Rep. Ron Paul, R-Texas, who presciently warned five years ago that taxpayers would be "forced to bail out investors, wrote an article for CNN.com saying that the bailout will create "even greater instability in the financial system in the long term." The libertarians at LewRockwell.com showered their readers with a deluge of posts, including ones titled "The Mugging of America" and "The Rescue Scam."

Mostly absent have been enthusiastic endorsements of Treasury Secretary Henry Paulson's three-page bailout bill that was submitted to Congress. The conservative Heritage Foundation said that "incompetent executives" needed to lose their multimillion-dollar severance packages, a requirement not in the Paulson plan, and a senior fellow at the Cato Institute offered a cautious defense with this tepid conclusion: "Something good may yet come out of all this."

For his part, Paulson has painted a nearly apocalyptic scenario of what could happen were the taxpayer-funded bailout not approved. His testimony before the Senate Banking Committee on Tuesday said that bad loans have already created deep financial uncertainty, and "if that situation were to persist, it would threaten all parts of our economy."

The online skepticism--or, in some cases, outright condemnation--seems to be mirrored on Capitol Hill.

"I don't think a single call to my office on this proposal has been positive," Sen. Sherrod Brown, an Ohio Democrat, said at the Senate hearing on Tuesday. Sen. Richard Shelby, an Alabama Republican, suggested that Congress consider "some alternatives." Politico.com reported that Vice President Dick Cheney's attempts to persuade House Republicans to support the measure failed miserably--an intra-party revolt unusual during the Bush presidency.

It also may be a matter of no longer trusting the Bush administration's figures.

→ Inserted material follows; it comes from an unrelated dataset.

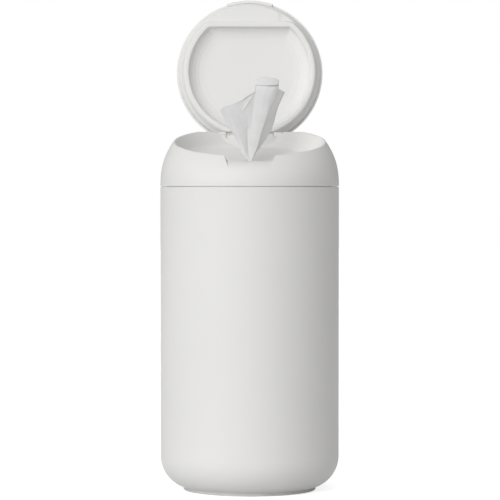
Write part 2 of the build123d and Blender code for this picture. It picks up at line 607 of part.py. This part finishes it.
def lid_inner():
    top = RIM_Z + PANEL_TOP
    seal_low = RIM_Z - SEAL_BAND_TOP - SEAL_BAND
    out = LID_R - COVER_LAND - INNER_GAP
    seal_r = out - SEAL_SINK
    panel = spin_points(
        (0, top), (out - 1.6, top), (out, RIM_Z + 0.2), (out, RIM_Z - SEAL_BAND_TOP), (seal_r, RIM_Z - SEAL_BAND_TOP),
        (seal_r, seal_low), (out, seal_low), (BAND_R, RIM_Z - PANEL_LOW), (0, RIM_Z - PANEL_LOW),
    )
    pad = block(PAD_HALF, -PAD_FRONT, -CHORD, RIM_Z - PANEL_LOW - PAD_UP, RIM_Z - PANEL_LOW + 0.5)
    panel += pad & cylinder(BAND_R - 0.4, SEAM_Z, top)
    panel += ridge()
    panel -= recess_tool()
    core_low = RIM_Z - CREST_DROP + CORE_WALL + 1
    core_r = CREST_R + CREST_TOP_W + CORE_SIDE
    core = cylinder(core_r, core_low, top + 1) - cylinder(CREST_R + CORE_SIDE, core_low - 1, top + 2)
    front_core = cylinder(core_r, core_low + 1.6, top + 1)
    front_core &= block(BODY_R, -BODY_R, -CHORD - CORE_FRONT, SEAM_Z, top + 2)
    panel -= core & block(BODY_R, -CHORD + 6, BODY_R, SEAM_Z, top + 2)
    panel -= front_core
    panel = lean(panel)
    panel -= hinge_rod(SWING_R, SWING_HALF)
    arm_back = HINGE_Y + ARM_HALF_T
    arm_low = HINGE_Y - ARM_HALF_T
    arm_front = HINGE_Y - SWING_R - ARM_LAP
    under = HINGE_Z + HOUSING_WALL_TOP + MOVE_GAP
    lid_z = RIM_Z + LID_EDGE_UP - SEAT_GAP
    arm = side_prism(KNUCKLE_HALF, (arm_low, HINGE_Z), (arm_back, HINGE_Z), (arm_back, lid_z + RIM_SLOPE * arm_back),
                     (arm_front, lid_z + RIM_SLOPE * arm_front), (arm_front, under), (arm_low, under))
    knuckle = hinge_rod(KNUCKLE_R, KNUCKLE_HALF) + arm
    return panel + knuckle - hinge_rod(PIN_R + PIN_FIT, KNUCKLE_HALF + 1)


def lid_seal():
    """Soft ring in the groove round the inner panel's band, open at the back for the hinge arm."""
    out = LID_R - COVER_LAND - INNER_GAP
    low = -SEAL_BAND_TOP - SEAL_BAND
    ring = spin_rim((out - SEAL_SINK, low), (out, low), (out + SEAL_PROUD, low + SEAL_BAND / 2),
                    (out, -SEAL_BAND_TOP), (out - SEAL_SINK, -SEAL_BAND_TOP))
    return ring - block(KNUCKLE_HALF + 2, 0, BODY_R, SEAM_Z, RIM_Z + LID_R)


PIECES = {
    "canister_shell": canister_shell,
    "base_weight": base_weight,
    "base_cover": base_cover,
    "base_screws": base_screws,
    "foot_pad": foot_pad,
    "wipes_roll": wipes_roll,
    "cap_shell": cap_shell,
    "plug_ring": plug_ring,
    "cap_seal": cap_seal,
    "valve_frame": valve_frame,
    "valve": valve,
    "valve_retainer": valve_retainer,
    "valve_screws": valve_screws,
    "hinge_pin": hinge_pin,
    "wipe_strand": wipe_strand,
    "wipe_tail": wipe_tail,
}

LID_PIECES = {
    "lid_cover": lid_cover,
    "lid_inner": lid_inner,
    "lid_seal": lid_seal,
}

for name, make in PIECES.items():
    export_step(make(), f"parts/{name}.step")

for name, make in LID_PIECES.items():
    export_step(open_lid(make()), f"parts/{name}.step")
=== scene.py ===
"""Looks of the countertop wipes dispenser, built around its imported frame. Metres; +Z up, -Y the front."""
import json
import math

import bpy
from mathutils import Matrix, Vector, noise


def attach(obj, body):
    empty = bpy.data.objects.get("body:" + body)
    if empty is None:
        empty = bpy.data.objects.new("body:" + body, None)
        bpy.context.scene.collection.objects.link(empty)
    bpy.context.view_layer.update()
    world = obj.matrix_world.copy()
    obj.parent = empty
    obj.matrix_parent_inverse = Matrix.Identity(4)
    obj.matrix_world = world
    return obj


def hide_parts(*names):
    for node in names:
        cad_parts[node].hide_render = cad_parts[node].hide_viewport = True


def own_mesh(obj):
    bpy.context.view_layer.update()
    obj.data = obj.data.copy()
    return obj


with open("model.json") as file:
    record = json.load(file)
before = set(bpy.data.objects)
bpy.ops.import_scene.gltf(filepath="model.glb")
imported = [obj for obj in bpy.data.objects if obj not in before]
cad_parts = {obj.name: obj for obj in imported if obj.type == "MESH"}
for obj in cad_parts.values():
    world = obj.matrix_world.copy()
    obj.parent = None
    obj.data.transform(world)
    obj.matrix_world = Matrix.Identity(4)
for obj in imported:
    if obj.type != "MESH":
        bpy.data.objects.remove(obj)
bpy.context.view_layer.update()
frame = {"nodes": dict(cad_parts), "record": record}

NODES = frame["nodes"]
MM = 0.001

# the camera, from the photograph's proportions, in metres
EYE_DISTANCE = 1.5758
EYE_SIDE = 0.0002
EYE_HEIGHT = 0.187
EYE_PITCH_DEG = 1.432     # how far it looks down
LENS_MM = 184.0
SENSOR_MM = 36.0

# the light and the floor
AMBIENT = 0.355           # strength of the surroundings as a light; the camera sees them at 1
SUN_AWAY = 2.0            # metres from the origin; a sun shines the same from any distance
FLOOR_HALF = 6.0          # half of the floor's side, in metres
FLOOR_PAINT = (0.70, 0.70, 0.70)
FLOOR_GLOW = 0.73         # what the floor adds for the camera, so that it shows white

# the wipe
NECK = Vector((0.0, 2.95, 201.0))   # where its free end leaves the valve, in millimetres
SHEET_THICK = 0.00035     # one layer of the free end, in metres
ROLL_THICK = 0.00055      # one layer of the roll, in metres

# the range that nearly all values of a noise texture lie in
USUAL = (0.3, 0.7)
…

In 2003, the administration offered reassuring estimates that the cost of Iraq reconstruction would be as low as $1.7 billion; the supposedly nonpartisan Congressional Budget Office put it at $50 billion to $100 billion. Now, as we know, the true price tag to taxpayers has been closer to $3 trillion, with an extra $12.5 billion being spent every month.

Rep. Jose Serrano, D-N.Y., posted a list of questions on his Web site saying: "When President Bush tells us we must pass the bill exactly as he proposed it right away or face a catastrophic event, why do I feel like I'm voting on whether to go into Iraq all over again, and worry that the results will be similarly bad?"

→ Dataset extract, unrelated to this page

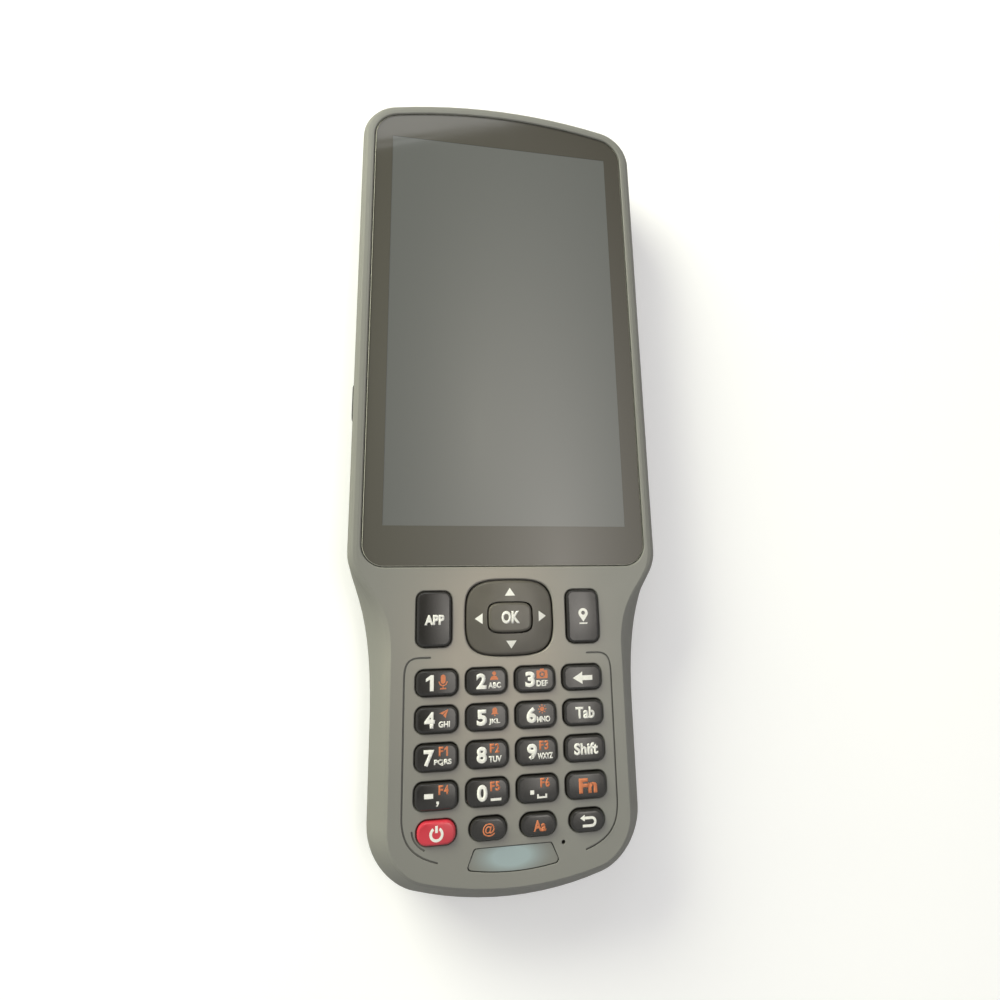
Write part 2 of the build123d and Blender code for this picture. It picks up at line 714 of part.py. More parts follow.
def midframe():
    """Metal plate behind the display, lightened by three windows."""
    plate_z = DISPLAY_BACK_Z - MIDFRAME[2] / 2
    frame = block(MIDFRAME, (0, DISPLAY_Y, plate_z))
    for step in (-1, 0, 1):
        frame -= block((40.0, 24.0, 3.0), (0, DISPLAY_Y + step * 36.0, plate_z))
    return frame


def keypad_mat():
    """Silicone sheet with a rim and one raised pad under each key."""
    height = KEYPAD_TOP_Y - MAT_BOTTOM_Y - 0.3
    y = MAT_BOTTOM_Y + height / 2
    plan = RectangleRounded(2 * KEYPAD_HALF_WIDTH - 0.6, height, 5.5)
    inner = RectangleRounded(2 * KEYPAD_HALF_WIDTH - 3.0, height - 2.4, 4.3)
    mat = plate(plan, MAT_SHEET[0] - 0.2, MAT_SHEET[1], y=y)
    mat -= plate(inner, MAT_SHEET[0] - 1, MAT_SHEET[0], y=y)
    for name, x, key_y, size in key_places():
        mat += plate(Rectangle(size[0] - 3.0, size[1] - 2.4), MAT_SHEET[1], MAT_PAD_TOP_Z, x, key_y)
    return mat + plate(Rectangle(7.0, 4.0), MAT_SHEET[1], MAT_PAD_TOP_Z, 0, NAV_Y)


def dome_contacts():
    """A snap dome on the board under every key and ring direction."""
    middle_z = KEYPAD_BOARD_Z + BOARD_THICKNESS + DOME_HEIGHT / 2
    places = [(x, y) for name, x, y, size in key_places()]
    places += [(0, NAV_Y), (9.0, NAV_Y), (-9.0, NAV_Y), (0, NAV_Y + 7.2), (0, NAV_Y - 7.2)]
    domes = [Pos(x, y, middle_z) * Cone(*DOME_RADII, DOME_HEIGHT) for x, y in places]
    return Compound(children=domes)


def keypad_board():
    """Board under the mat, notched around the two grip screws."""
    top_y = KEYPAD_TOP_Y - 0.4
    bottom_y = -103.4
    plan = RectangleRounded(56.0, top_y - bottom_y, 6.0)
    board = plate(plan, KEYPAD_BOARD_Z, KEYPAD_BOARD_Z + BOARD_THICKNESS,
                  y=(top_y + bottom_y) / 2)
    for side in (-1, 1):
        board -= rod(BOSS_RADIUS + 0.3, side * GRIP_SCREW[0], GRIP_SCREW[1], 12, 15)
    return board


def keypad_flex():
    """Ribbon and its two plugs between the keypad board and the main board."""
    ribbon = span_box((-6, 6), (-46, -12), (12.7, 12.9))
    keypad_plug = span_box((-7, 7), (-46, -42), (12.9, KEYPAD_BOARD_Z))
    main_plug = span_box((-7, 7), (-15, -11.5), (12.2, 12.7))
    return ribbon + keypad_plug + main_plug


def main_board():
    """Main board with two screw notches and its larger chips."""
    board = span_box((-31, 31), (-17, 92), (MAIN_BOARD_Z, MAIN_BOARD_Z + BOARD_THICKNESS))
    for y in (8.0, 74.0):
        board -= mirrored_pair(rod(1.6, 28.4, y, 10, 13))
    board += span_box((-26, -12), (-6, 6), (10.2, MAIN_BOARD_Z))
    return board + span_box((-6, 8), (40, 52), (10.1, MAIN_BOARD_Z))


def shield_can(width, height, x, y):
    """One drawn can with rounded top edges."""
    base_z = MAIN_BOARD_Z + BOARD_THICKNESS
    can = block((width, height, 1.8), (x, y, base_z + 0.9))
    return fillet(can.faces().sort_by(Axis.Z)[-1].edges(), 0.3)


def shield_cans():
    places = [(26, 30, -12, 24), (22, 24, 14, 62), (24, 18, -13, 58)]
    return Compound(children=[shield_can(*place) for place in places])


def display_flex():
    """Ribbon folded from behind the display down to the main board."""
    behind = span_box((14, 24), (-29.2, -24.9), (15.9, 16.1))
    drop = span_box((14, 24), (-29.4, -29.2), (12.7, 16.1))
    along = span_box((14, 24), (-29.4, -12), (12.7, 12.9))
    plug = span_box((13, 25), (-15, -11.5), (12.2, 12.7))
    return behind + drop + along + plug


def battery_pack():
    pack = block(BATTERY_SIZE, (0, DOOR_Y, BATTERY_Z + BATTERY_SIZE[2] / 2))
    return fillet(pack.edges().filter_by(Axis.Y), 1.2)


def battery_contacts():
    """Contact block in the bay's upper wall with three spring blades."""
    wall_y = DOOR_Y + BATTERY_SIZE[1] / 2
    holder = span_box((-7, 7), (wall_y + 0.8, wall_y + 3.4), (5.0, 9.0))
    for step in (-1, 0, 1):
        x = step * 4.0
        holder += span_box((x - 0.6, x + 0.6), (wall_y + 0.1, wall_y + 0.9), (5.8, 8.2))
    return holder


def speaker():
    """Speaker with its front rim against the grille."""
    x, y = SPEAKER_XY
    box = block((18.0, 14.0, 3.6), (x, y, 4.0))
    return box - block((13.0, 10.5, 1.0), (x, y, 2.4))


def microphone():
    x, y = MICROPHONE_XY
    body = block((3.4, 2.6, 1.1), (x, y - 0.2, KEYPAD_BOARD_Z + BOARD_THICKNESS + 0.55))
    return body - rod(0.4, x, y, 14.6, 16)


def vibration_motor():
    motor = rod(5.0, -24.0, 4.0, 2.0, 4.8)
    return motor + block((3.0, 6.0, 0.4), (-24.0, 10.0, 2.2))


def camera_module():
    x, y = CAMERA_XY
    body = block((12.0, 12.0, 4.4), (x, y, 5.6))
    barrel = rod(4.2, x, y, 1.5, 3.5) - rod(2.4, x, y, 1, 2.4)
    return body + barrel


def camera_window():
    window = rod(CAMERA_WINDOW_RADIUS, *CAMERA_XY, 0.2, 1.2)
    return chamfer(window.faces().sort_by(Axis.Z)[0].edges(), 0.2)


def flash_lens():
    lens = rod(FLASH_RADIUS, *FLASH_XY, 0.2, 2.0)
    return fillet(lens.faces().sort_by(Axis.Z)[0].edges(), 0.3)


def gnss_antenna():
    """Ceramic patch on its ground plate."""
    ground = block((20.0, 17.0, 0.6), (0, 103.0, 10.6))
    patch = block((16.0, 15.0, 3.4), (0, 103.0, 12.6))
    feed = rod(0.8, 2.0, 102.0, 14.3, 14.6)
    return ground + patch + feed


def wireless_antenna():
    """Film antenna along the right side wall."""
    x = HEAD_WIDTH / 2 - WALL - 0.6
    film = span_box((x, x + 0.25), (48, 92), (9.6, 14.6))
    return film - span_box((x - 1, x + 1), (56, 84), (11.4, 12.6))


def usb_connector():
    """Flat oval metal shell with its tongue."""
    width, height, depth = PORT_SIZE
    bottom_end = Plane(origin=(0, -106.0, FLAP_Z), x_dir=(1, 0, 0), z_dir=(0, -1, 0))
    shell = extrude(bottom_end * SlotOverall(width, height), depth)
    hollow = extrude(bottom_end * SlotOverall(width - 0.6, height - 0.6), depth + 1)
    hollow = Pos(0, -1.0, 0) * hollow
    tongue = span_box((-3.3, 3.3), (-112.2, -106.5), (FLAP_Z - 0.35, FLAP_Z + 0.35))
    return shell - hollow + tongue


def card_socket():
    """Metal card holder under the main board."""
    socket = span_box((12, 27), (2, 18), (9.7, MAIN_BOARD_Z))
    return socket - span_box((13, 26), (1, 16.5), (10.1, 10.9))


def housing_screws():
    """Eight cross-recessed screws, plain shanked."""
    screws = []
    for x, y in screw_places():
        screw = rod(SCREW_HEAD_RADIUS, x, y, *SCREW_HEAD)
        screw += rod(SCREW_RADIUS, x, y, SCREW_HEAD[1] - 0.1, SCREW_TIP_Z)
        screw -= block((2.4, 0.6, 1.2), (x, y, SCREW_HEAD[0]))
        screw -= block((0.6, 2.4, 1.2), (x, y, SCREW_HEAD[0]))
        screws.append(screw)
    return Compound(children=screws)


def side_switch():
    """Tact switch with its plunger facing the side button."""
    tip_x = BUTTON_INNER_X + BUTTON_TRAVEL + 0.1
    body = span_box((-39.0, -36.6), (BUTTON_Y - 3, BUTTON_Y + 3), (11.0, 14.0))
    return body + span_box((tip_x, -38.9), (BUTTON_Y - 1, BUTTON_Y + 1), (11.8, 13.2))


def housing_seal():
    """Gasket band lying in the rear half's rim."""
    outer = stacked_form([(SPLIT_Z - 1.0, 0.9, 0.9), (SPLIT_Z, 0.9, 0.9)])
    inner = stacked_form([(SPLIT_Z - 1.0, 1.8, 1.8), (SPLIT_Z, 1.8, 1.8)])
    return outer - inner


# ======================================================================================
# Export
# ======================================================================================

BUILDERS = {
    "front_housing": front_housing,
    "rear_housing": rear_housing,
    "housing_seal": housing_seal,
    "cover_glass": cover_glass,
    "glass_adhesive": glass_adhesive,
    "display_module": display_module,
    "midframe": midframe,
    "nameplate": nameplate,
    "keypad_mat": keypad_mat,
    "dome_contacts": dome_contacts,
    "keypad_board": keypad_board,
    "keypad_flex": keypad_flex,
    "main_board": main_board,
    "shield_cans": shield_cans,
    "display_flex": display_flex,
    "battery_pack": battery_pack,
    "battery_contacts": battery_contacts,
    "speaker": speaker,
    "microphone": microphone,
    "vibration_motor": vibration_motor,
    "camera_module": camera_module,
    "camera_window": camera_window,
    "flash_lens": flash_lens,
    "gnss_antenna": gnss_antenna,
    "wireless_antenna": wireless_antenna,
    "usb_connector": usb_connector,
    "card_socket": card_socket,
    "housing_screws": housing_screws,
    "side_switch": side_switch,
    "battery_door": battery_door,
    "door_seal": door_seal,
    "usb_flap": usb_flap,
    "side_button": side_button,
    "nav_gimbal": nav_gimbal,
    "nav_ring": nav_ring,
    "ok_key": ok_key,
}


def save(name, shape):
    export_step(shape, f"parts/{name}.step")


def main():
    os.makedirs("parts", exist_ok=True)
    for name, builder in BUILDERS.items():
        save(name, builder())
    save("door_screw_upper", door_screw(DOOR_SCREW_YS[0]))
    save("door_screw_lower", door_screw(DOOR_SCREW_YS[1]))
    for name, x, y, size in key_places():
        save(name, Pos(x, y, 0) * keycap(size))


main()
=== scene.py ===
import json
import math

import bmesh
import bpy
from mathutils import Matrix, Vector
from mathutils.bvhtree import BVHTree


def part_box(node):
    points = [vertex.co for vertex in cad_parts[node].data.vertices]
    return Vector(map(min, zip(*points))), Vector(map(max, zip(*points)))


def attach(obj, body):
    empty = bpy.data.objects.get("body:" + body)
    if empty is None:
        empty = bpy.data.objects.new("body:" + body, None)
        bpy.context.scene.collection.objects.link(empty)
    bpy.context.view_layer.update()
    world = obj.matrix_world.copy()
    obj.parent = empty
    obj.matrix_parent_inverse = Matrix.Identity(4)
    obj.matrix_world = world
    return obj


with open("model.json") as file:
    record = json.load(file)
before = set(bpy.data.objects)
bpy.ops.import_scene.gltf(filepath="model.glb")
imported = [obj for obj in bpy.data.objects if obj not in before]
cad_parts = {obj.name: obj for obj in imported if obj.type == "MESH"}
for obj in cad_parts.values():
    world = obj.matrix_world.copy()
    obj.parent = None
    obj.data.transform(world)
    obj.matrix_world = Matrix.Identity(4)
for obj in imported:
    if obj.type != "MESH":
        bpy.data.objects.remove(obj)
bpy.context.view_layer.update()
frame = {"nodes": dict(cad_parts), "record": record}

MM = 0.001
NODES = frame["nodes"]
FULL_TURN = 360

# ---- camera, in millimetres and degrees ------------------------------------------------
CAMERA_PLACE = (-28.55, -40.2, 173.88)
CAMERA_AIM = (-0.96, -7.82, 19.0)
CAMERA_ROLL = -0.9
CAMERA_LENS = 20.49
CAMERA_SENSOR = 36.0
CAMERA_SHIFT = (-0.0040, -0.0211)

# ---- printed legends, in millimetres -------------------------------------------------
PRINT_LIFT = 0.03                 # how proud the ink stands
PRINT_ROOT = 0.02                 # how far it reaches into the key
PRINT_STEP = 0.7                  # longest edge of a print that follows a domed key
PRINT_ROUNDS = 6                  # most times that an edge is halved to reach it
WHITE = "legend_white"
ORANGE = "legend_orange"
DIGIT = (2.65, 3.9)               # width and height of the large figures
FUNCTION_MARK = (1.15, 2.2)       # width and height of each mark of F1 to F6
LETTER_WEIGHT = 0.042             # how much the thin built-in face is thickened
DIGIT_WEIGHT = 0.048
FUNCTION_WEIGHT = 0.035
SAME_POINT = 1e-6                 # closer points count as one

# ---- painted sheen: patch of the face lightened where the overhead lamp's sheen falls, in metres ---
PAINTED_SHEEN_MIDDLE = (-0.003, -0.055, 0.019)
PAINTED_SHEEN_REACH = (0.040, 0.062, 0.010)

# ---- layers inside the glass, in millimetres above its underside ----------------------
# They lie just under its surface, where refraction would lift them to the eye.
BORDER_WINDOW = (1.5, 3.1)        # how far the window stands inside the display's edges
BORDER_HEIGHT = (0.70, 0.73)      # lower and upper face of the black print
BORDER_EDGE = 0.08                # clear margin outside the black print
SHEET_HEIGHT = (0.66, 0.68)       # the display's front sheet, under the print
SHEET_OVERLAP = 0.8               # how far the sheet runs under the border

# ---- studio, in metres ---------------------------------------------------------------
STUDIO_WHITE = 0.95               # strength of the white behind the device
STUDIO_GLOW = 0.42                # strength of that white as light and in reflections
FLOOR_HALF = 6.0
FLOOR_CLEARANCE = 0.0002          # keeps the device's back just off the floor
FLOOR_FADE = 1.6                  # where the floor has faded into the white
FLOOR_SEEN_GLOW = 0.14            # lightens the shadow that the camera sees
FLOOR_BOUNCE = (0.4, 0.4, 0.4)    # tone of the floor in bounced light
PANEL_MIDDLE = (0.29, 0.0, 1.0)
PANEL_HALF_SIZE = (0.48, 1.4)
PANEL_NEAR_EDGE = -0.40
PANEL_STRENGTH = 4.0
PANEL_COLOUR = (1.0, 0.95, 0.89)
WINDOW_Y = 0.75
WINDOW_STRENGTH = 2.6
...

Other comparisons drew parallels to other bills that the Bush administration pressured Congress to enact with minimal debate. New York Times columnist Andrew Ross Sorkin offered this line: "It is the financial equivalent of the Patriot Act."

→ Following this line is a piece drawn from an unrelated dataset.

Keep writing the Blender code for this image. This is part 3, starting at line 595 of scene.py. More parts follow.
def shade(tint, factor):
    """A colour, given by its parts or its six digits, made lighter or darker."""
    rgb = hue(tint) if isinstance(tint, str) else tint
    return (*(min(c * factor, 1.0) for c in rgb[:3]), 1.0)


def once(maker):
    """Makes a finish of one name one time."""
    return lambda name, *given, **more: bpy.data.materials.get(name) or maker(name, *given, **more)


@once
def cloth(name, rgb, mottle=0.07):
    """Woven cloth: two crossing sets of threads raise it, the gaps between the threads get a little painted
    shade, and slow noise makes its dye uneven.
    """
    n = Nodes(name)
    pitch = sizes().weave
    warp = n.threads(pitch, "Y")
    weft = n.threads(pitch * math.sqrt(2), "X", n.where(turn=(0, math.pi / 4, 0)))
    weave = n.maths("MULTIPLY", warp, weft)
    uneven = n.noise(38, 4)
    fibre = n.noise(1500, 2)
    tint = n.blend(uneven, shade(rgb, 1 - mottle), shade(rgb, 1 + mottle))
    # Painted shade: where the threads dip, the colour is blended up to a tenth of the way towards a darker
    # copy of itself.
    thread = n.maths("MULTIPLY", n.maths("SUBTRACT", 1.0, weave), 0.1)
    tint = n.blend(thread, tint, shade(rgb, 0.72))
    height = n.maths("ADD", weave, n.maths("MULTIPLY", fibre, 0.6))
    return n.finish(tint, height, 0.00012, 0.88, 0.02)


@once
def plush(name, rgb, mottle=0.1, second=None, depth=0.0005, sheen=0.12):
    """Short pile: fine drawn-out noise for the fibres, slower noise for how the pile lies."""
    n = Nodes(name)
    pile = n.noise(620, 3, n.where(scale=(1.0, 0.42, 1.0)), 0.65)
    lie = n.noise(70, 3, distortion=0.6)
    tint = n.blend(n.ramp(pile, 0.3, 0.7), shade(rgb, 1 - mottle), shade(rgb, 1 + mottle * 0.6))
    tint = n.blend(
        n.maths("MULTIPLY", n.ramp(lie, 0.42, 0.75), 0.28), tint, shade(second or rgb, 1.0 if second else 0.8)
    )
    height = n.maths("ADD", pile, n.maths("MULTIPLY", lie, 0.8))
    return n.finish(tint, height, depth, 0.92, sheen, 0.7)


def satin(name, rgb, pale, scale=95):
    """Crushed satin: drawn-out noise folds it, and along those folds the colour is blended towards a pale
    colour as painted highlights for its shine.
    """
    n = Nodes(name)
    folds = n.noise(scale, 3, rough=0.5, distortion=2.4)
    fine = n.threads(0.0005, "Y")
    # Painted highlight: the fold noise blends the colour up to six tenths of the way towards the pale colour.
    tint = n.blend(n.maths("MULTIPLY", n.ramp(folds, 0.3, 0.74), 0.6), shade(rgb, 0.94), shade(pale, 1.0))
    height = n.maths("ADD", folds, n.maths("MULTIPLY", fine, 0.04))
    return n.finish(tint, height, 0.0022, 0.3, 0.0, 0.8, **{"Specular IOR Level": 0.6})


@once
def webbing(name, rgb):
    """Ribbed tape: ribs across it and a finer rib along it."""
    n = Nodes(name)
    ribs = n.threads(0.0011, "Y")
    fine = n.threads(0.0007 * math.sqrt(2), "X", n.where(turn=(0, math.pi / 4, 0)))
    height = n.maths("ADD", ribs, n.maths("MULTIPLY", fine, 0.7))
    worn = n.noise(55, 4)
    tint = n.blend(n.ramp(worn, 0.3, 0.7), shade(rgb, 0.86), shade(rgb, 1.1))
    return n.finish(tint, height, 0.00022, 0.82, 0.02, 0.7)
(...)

As McCullagh's Law would predict, the situation involving the Patriot Act in 2001 also involved heavy pressure brought on politicians to approve a bill in a time of apparent crisis, with minimal time to prepare. Rep. Barney Frank, D-Mass., said during the debate seven years ago: "What we have today is an outrageous procedure: A bill, drafted by a handful of people in secret, comes to us without a committee review and immune to amendment." (More recently, Frank is the politician most responsible for blocking efforts to reform Fannie Mae and Freddie Mac, leading to the recent $200 billion bailout.)

This week's political response to the latter part of the boom-and-bust cycle is mostly predictable, at least in broad outline. When a central bank such as the Federal Reserve expands the money supply too quickly, it can create a temporary boom fueled by unsustainable borrowing and so-called "malinvestments" that would not have taken place otherwise. Today, real estate has become the very definition of a malinvestment.

The subsequent bust and recession, according to this view, is necessary to return the economy to something approaching normal.

F.A. Hayek, the late Nobel laureate, wrote something over half a century ago that remains eerily relevant: "Instead of furthering the inevitable liquidation of the maladjustments brought about by the boom during the last three years, all conceivable means have been used to prevent that readjustment from taking place; and one of these means, which has been repeatedly tried though without success, from the earliest to the most recent stages of depression, has been this deliberate policy of credit expansion... To combat the depression by a forced credit expansion is to attempt to cure the evil by the very means which brought it about..."

Translated: The housing boom (and subsequent bust) were caused by overmuch government credit expansion and meddling in the U.S. financial system. Continuing along that path will only make a bad situation worse.